As a single mother living in poverty in a city known for its weak record of educating students of color, Kanesha Wingo realized her odds of finding success were slim. But with help from a learning center in her apartment complex, Wingo completed her college education, creating a foundation for herself and young daughter.
Wingo, 28, earned a bachelor’s degree in psychology, sociology and religious studies from Alverno College in 2013 and recently earned a master’s degree in business administration from Cardinal Stritch University.
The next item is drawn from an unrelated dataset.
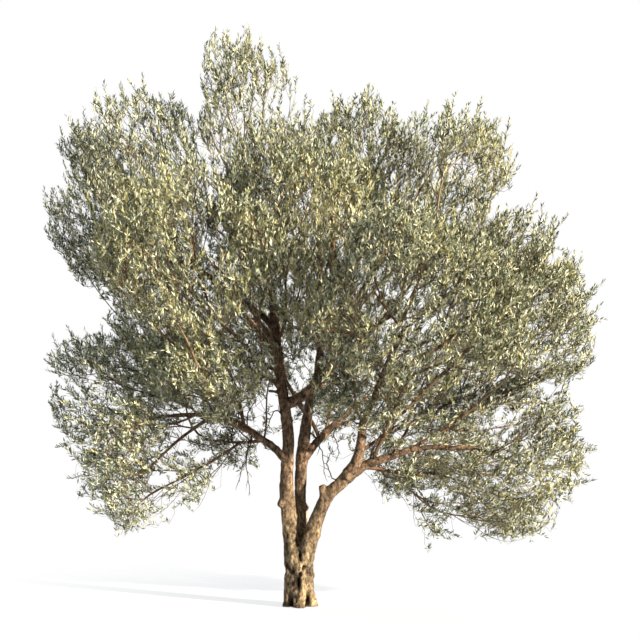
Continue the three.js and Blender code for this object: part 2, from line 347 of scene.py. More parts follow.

Wingo earned both degrees from the Milwaukee schools with the help of scholarships through the community learning center.
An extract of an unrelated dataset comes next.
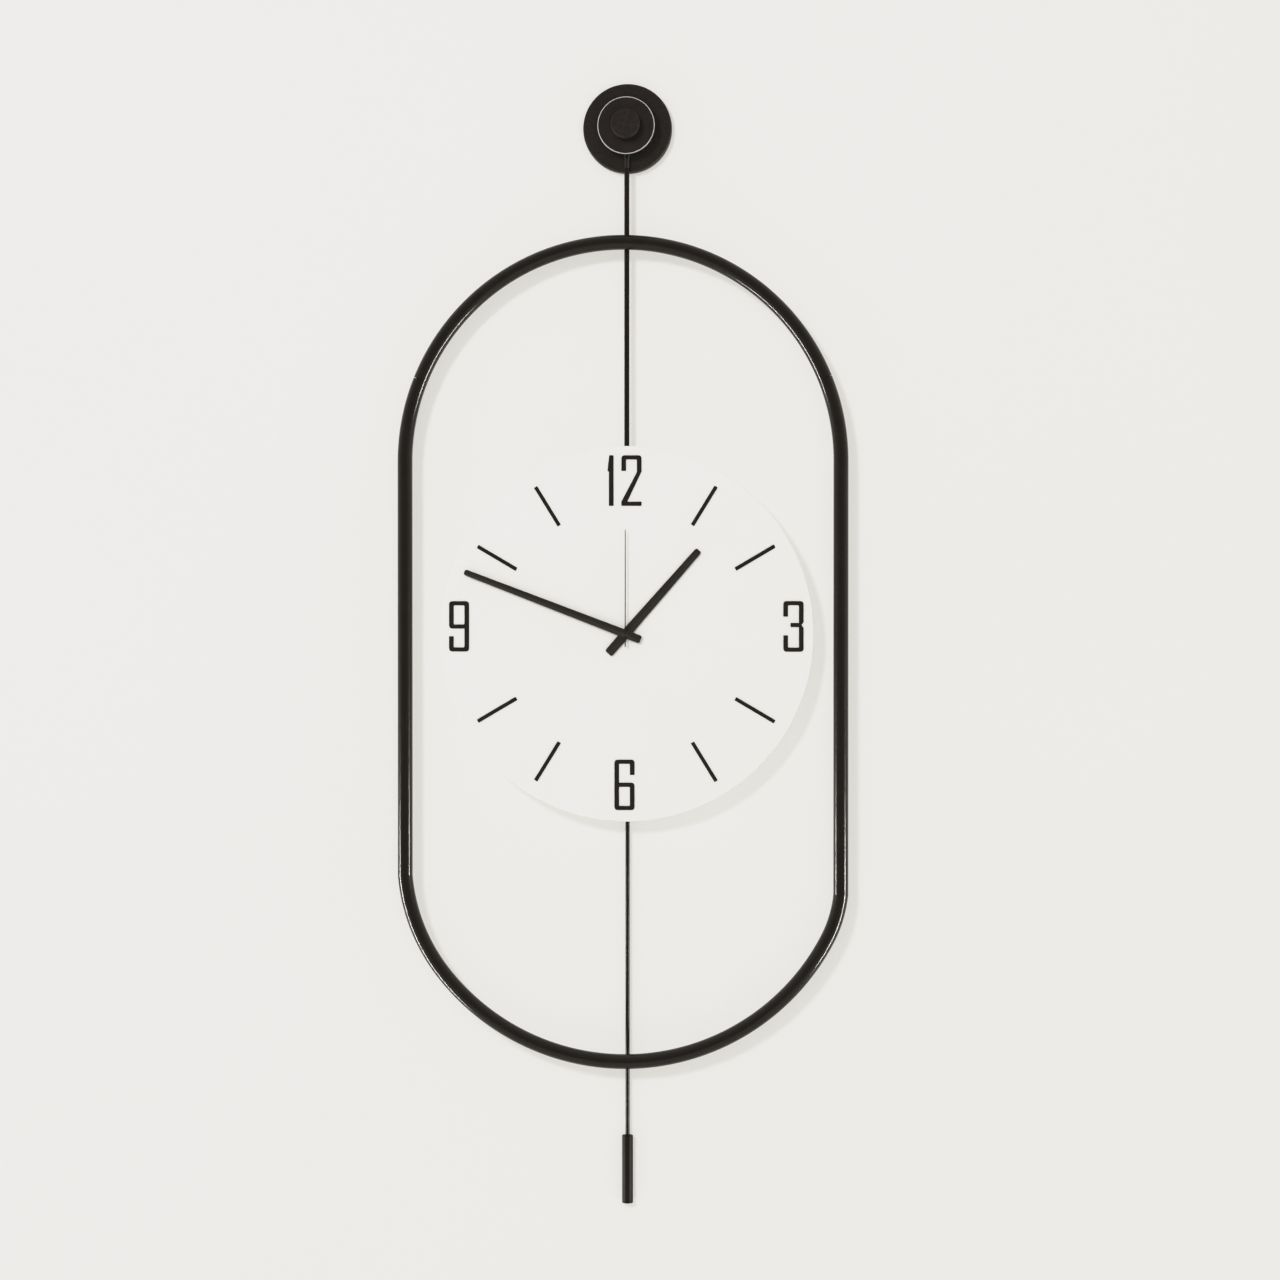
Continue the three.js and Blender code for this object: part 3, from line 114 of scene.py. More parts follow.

Wingo said she believes education is the key to avoiding “that stereotype, that statistic that I was kind of born into” — a young black woman living in low-income housing.
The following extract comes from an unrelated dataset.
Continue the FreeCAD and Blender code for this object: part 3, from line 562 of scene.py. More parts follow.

Experts say centers like the one at the neighboring Greentree and Teutonia apartment complexes in Milwaukee where Wingo lived offer a promising method, developed over the past two decades, of shrinking academic achievement gaps.
The challenge is daunting: As reported in the Wisconsin Center for Investigative Journalism Children Left Behind series in December, Wisconsin has the largest disparity between the performance of black and white students in the country, the worst graduation rate for black students and the nation’s highest suspension rate for black students.
Greentree and Teutonia are two of six low-income housing sites run by Carmen Porco, an executive at the nonprofit Housing Ministries of American Baptists in Wisconsin. These properties, in addition to Northport Apartments and Packer Townhouses in Madison, are available through the national rental assistance program, commonly known as Section 8.
Under this housing voucher program, rent is based on ability to pay. This ensures residents can still afford monthly payments, even if they have been laid off, take a job with lower pay or have to cut work hours.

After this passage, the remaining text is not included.